» **COLLECTED DATA**
────────────────

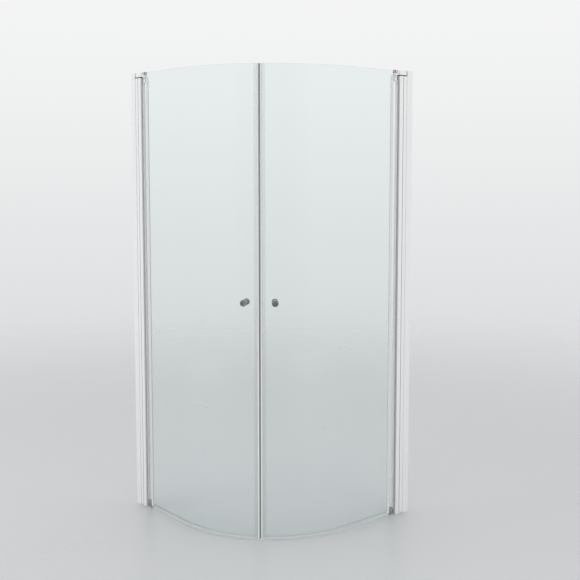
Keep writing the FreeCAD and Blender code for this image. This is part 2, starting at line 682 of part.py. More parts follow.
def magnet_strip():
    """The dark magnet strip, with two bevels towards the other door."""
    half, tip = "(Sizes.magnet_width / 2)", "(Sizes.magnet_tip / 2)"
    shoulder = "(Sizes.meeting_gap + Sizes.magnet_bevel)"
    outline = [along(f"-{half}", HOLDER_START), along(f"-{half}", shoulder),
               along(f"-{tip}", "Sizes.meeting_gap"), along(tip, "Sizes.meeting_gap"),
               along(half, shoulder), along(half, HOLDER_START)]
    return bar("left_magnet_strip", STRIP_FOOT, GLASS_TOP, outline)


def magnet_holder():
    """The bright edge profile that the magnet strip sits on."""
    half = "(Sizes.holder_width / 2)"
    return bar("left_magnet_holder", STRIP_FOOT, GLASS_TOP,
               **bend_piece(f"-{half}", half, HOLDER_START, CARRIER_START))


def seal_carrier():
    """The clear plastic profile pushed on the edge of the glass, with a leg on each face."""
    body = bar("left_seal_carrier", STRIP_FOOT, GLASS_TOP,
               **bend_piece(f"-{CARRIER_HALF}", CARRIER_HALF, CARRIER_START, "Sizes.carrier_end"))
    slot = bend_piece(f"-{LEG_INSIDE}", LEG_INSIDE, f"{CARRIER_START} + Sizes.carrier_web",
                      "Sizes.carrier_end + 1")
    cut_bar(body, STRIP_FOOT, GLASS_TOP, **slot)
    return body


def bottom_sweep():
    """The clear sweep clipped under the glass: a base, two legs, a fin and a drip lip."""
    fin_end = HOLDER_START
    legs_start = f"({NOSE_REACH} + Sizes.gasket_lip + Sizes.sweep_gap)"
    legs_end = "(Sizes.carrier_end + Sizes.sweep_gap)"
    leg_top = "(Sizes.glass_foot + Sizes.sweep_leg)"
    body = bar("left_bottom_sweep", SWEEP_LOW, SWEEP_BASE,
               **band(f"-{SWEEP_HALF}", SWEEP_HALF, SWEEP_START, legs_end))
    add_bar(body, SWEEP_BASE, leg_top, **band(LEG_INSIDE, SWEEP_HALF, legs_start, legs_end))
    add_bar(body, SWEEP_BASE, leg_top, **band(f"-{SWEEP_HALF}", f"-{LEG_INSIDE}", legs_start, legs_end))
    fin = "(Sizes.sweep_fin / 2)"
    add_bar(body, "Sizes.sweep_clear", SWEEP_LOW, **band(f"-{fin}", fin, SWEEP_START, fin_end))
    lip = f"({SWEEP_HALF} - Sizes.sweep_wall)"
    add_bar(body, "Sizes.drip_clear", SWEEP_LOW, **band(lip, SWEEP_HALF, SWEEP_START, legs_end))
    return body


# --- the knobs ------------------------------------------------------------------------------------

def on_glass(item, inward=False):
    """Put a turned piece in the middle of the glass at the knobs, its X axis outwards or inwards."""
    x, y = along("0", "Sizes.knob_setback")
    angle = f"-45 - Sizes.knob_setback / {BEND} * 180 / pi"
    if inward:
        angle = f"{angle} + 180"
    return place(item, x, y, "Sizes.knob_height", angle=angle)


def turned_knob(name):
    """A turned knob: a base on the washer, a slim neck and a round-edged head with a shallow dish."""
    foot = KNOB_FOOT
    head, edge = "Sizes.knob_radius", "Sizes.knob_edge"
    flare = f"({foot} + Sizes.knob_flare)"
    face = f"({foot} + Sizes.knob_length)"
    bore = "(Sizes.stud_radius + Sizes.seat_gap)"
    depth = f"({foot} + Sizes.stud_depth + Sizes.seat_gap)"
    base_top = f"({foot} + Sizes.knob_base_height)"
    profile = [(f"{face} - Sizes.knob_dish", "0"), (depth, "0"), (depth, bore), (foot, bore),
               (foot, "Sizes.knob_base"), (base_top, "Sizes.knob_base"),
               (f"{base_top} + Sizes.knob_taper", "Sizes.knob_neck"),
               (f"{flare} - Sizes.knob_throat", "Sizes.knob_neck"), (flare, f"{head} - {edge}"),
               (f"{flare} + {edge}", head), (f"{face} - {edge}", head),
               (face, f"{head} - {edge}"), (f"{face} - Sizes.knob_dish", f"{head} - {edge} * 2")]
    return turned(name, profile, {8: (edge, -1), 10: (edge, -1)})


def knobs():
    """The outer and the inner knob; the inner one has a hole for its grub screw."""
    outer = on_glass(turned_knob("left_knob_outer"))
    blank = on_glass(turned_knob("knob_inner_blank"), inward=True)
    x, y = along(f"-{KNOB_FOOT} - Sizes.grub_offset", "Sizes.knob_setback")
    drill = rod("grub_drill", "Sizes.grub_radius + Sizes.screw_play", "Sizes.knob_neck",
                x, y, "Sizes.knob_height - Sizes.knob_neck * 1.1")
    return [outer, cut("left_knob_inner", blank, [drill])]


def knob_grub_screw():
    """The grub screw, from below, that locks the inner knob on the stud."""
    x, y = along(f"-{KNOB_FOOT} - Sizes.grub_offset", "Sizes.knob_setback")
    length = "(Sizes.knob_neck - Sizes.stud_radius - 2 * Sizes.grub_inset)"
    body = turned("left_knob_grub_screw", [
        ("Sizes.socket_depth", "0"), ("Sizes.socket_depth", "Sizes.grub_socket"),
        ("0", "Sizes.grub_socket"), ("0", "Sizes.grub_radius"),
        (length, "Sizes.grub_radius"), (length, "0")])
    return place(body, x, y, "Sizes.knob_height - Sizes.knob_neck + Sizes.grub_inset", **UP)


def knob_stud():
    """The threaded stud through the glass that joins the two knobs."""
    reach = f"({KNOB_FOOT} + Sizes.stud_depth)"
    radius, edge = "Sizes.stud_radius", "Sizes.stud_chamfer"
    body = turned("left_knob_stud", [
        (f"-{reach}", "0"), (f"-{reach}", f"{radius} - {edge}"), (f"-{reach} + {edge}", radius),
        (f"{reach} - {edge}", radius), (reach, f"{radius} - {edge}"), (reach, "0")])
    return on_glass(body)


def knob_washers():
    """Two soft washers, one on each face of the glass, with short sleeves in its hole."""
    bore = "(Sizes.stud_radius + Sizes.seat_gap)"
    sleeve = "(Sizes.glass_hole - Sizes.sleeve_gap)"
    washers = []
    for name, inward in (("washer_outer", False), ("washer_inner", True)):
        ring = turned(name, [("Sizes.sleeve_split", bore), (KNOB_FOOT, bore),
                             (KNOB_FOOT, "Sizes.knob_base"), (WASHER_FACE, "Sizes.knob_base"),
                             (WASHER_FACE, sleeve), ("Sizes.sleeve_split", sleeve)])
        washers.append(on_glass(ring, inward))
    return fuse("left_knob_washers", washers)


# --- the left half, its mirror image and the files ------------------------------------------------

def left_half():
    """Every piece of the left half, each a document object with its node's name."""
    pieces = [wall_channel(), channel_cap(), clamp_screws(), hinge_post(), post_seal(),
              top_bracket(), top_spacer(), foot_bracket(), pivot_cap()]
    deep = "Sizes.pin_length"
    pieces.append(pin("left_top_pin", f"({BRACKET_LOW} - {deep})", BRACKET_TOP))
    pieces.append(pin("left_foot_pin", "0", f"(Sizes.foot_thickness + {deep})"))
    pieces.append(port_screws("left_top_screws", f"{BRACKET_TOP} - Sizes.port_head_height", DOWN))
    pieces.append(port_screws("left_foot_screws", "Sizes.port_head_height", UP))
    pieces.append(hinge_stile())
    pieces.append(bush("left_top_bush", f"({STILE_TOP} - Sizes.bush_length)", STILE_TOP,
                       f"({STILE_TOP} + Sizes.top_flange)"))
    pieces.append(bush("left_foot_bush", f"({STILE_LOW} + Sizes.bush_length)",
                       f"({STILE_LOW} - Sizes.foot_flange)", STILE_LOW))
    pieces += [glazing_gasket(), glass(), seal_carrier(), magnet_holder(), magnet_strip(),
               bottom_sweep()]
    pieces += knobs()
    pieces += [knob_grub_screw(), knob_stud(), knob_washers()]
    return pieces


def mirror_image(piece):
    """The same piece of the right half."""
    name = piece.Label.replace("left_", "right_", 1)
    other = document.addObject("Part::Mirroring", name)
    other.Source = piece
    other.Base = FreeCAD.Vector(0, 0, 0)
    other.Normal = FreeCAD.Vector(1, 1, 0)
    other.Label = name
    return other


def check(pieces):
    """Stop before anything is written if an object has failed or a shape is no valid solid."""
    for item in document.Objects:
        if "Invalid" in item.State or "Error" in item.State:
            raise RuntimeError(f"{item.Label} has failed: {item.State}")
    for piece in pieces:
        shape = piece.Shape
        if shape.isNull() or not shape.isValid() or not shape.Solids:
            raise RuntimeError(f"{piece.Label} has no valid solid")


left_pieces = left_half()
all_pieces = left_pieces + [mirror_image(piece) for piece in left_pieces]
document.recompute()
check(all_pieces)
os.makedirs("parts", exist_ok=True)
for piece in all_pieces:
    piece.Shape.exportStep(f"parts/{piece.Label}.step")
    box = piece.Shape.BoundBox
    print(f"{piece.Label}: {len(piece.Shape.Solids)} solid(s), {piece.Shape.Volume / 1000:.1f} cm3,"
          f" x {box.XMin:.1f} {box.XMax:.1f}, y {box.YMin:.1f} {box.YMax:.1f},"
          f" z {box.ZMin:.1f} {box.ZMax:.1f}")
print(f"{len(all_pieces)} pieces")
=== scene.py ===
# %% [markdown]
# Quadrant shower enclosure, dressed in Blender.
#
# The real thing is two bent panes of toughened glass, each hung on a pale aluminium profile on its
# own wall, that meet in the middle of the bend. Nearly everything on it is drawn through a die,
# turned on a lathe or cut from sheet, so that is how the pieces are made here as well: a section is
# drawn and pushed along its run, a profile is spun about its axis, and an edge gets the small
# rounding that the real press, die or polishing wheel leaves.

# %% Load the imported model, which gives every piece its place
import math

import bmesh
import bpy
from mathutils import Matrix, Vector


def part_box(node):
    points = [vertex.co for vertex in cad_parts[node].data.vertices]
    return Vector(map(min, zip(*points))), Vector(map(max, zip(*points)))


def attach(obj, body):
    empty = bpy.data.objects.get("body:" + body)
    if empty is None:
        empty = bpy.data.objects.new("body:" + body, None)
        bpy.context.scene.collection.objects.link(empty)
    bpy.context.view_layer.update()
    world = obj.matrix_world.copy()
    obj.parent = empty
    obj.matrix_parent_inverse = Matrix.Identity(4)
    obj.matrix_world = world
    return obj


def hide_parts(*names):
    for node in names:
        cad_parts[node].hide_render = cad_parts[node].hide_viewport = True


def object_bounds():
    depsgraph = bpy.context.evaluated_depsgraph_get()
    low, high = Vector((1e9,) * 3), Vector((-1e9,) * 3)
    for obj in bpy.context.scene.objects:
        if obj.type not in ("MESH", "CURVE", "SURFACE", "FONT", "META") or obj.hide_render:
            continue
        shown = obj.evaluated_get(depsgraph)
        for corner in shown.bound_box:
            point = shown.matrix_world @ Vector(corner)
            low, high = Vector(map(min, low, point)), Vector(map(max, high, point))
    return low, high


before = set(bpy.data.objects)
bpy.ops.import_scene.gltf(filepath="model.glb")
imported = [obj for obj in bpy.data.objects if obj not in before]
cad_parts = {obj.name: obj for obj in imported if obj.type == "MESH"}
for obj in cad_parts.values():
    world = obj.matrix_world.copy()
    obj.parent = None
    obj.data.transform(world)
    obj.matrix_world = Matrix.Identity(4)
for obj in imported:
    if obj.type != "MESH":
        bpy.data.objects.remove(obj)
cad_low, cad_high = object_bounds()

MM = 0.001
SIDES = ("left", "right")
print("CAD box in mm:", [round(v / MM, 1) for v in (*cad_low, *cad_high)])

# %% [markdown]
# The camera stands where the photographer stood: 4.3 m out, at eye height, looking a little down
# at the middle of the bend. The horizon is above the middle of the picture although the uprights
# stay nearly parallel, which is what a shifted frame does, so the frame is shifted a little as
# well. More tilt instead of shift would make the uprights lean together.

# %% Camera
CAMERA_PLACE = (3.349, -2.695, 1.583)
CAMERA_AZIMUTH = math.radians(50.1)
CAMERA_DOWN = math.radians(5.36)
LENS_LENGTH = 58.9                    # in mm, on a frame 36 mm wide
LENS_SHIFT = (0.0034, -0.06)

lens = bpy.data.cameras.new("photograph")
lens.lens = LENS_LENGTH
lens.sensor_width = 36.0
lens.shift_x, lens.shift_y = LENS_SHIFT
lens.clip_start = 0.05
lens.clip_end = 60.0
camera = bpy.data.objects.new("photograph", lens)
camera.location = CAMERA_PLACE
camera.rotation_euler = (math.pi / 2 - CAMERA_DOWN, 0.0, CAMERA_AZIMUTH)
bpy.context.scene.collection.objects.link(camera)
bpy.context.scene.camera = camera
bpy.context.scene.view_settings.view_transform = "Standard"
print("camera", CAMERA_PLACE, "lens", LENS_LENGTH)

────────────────

» **GIVEN REQUEST**
Copy out precisely the lines from the line with "all_pieces = left_pieces" to the line with "points = [vertex.co" in the material above, including those two lines and omitting all the rest.

» **RESULT FOR THIS EXERCISE**
all_pieces = left_pieces + [mirror_image(piece) for piece in left_pieces]
document.recompute()
check(all_pieces)
os.makedirs("parts", exist_ok=True)
for piece in all_pieces:
    piece.Shape.exportStep(f"parts/{piece.Label}.step")
    box = piece.Shape.BoundBox
    print(f"{piece.Label}: {len(piece.Shape.Solids)} solid(s), {piece.Shape.Volume / 1000:.1f} cm3,"
          f" x {box.XMin:.1f} {box.XMax:.1f}, y {box.YMin:.1f} {box.YMax:.1f},"
          f" z {box.ZMin:.1f} {box.ZMax:.1f}")
print(f"{len(all_pieces)} pieces")
=== scene.py ===
# %% [markdown]
# Quadrant shower enclosure, dressed in Blender.
#
# The real thing is two bent panes of toughened glass, each hung on a pale aluminium profile on its
# own wall, that meet in the middle of the bend. Nearly everything on it is drawn through a die,
# turned on a lathe or cut from sheet, so that is how the pieces are made here as well: a section is
# drawn and pushed along its run, a profile is spun about its axis, and an edge gets the small
# rounding that the real press, die or polishing wheel leaves.

# %% Load the imported model, which gives every piece its place
import math

import bmesh
import bpy
from mathutils import Matrix, Vector


def part_box(node):
    points = [vertex.co for vertex in cad_parts[node].data.vertices]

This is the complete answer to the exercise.